Begin Data in this exercise
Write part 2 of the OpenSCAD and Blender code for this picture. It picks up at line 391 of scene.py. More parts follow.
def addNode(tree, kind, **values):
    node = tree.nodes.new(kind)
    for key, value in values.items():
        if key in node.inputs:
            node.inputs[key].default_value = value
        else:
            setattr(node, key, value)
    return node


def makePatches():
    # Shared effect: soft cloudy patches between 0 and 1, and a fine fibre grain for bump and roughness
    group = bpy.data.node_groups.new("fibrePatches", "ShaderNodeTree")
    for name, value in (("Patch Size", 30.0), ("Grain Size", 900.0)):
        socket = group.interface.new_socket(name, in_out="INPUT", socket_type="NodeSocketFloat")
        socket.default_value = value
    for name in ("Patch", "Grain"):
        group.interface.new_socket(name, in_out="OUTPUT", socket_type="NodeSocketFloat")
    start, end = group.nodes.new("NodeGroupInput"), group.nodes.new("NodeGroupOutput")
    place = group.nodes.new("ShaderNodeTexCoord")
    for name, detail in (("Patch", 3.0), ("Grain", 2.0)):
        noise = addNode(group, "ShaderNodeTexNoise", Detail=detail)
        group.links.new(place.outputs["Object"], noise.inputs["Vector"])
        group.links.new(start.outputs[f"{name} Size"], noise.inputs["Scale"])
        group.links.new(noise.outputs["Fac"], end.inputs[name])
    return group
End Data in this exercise
Begin Data in this exercise
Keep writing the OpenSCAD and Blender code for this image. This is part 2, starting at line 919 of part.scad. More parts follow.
End Data in this exercise
- Exercise aim: Pull out all lines from the entries above in which the word "code" appears.

- Exercise answer:
Write part 2 of the OpenSCAD and Blender code for this picture. It picks up at line 391 of scene.py. More parts follow.
Keep writing the OpenSCAD and Blender code for this image. This is part 2, starting at line 919 of part.scad. More parts follow.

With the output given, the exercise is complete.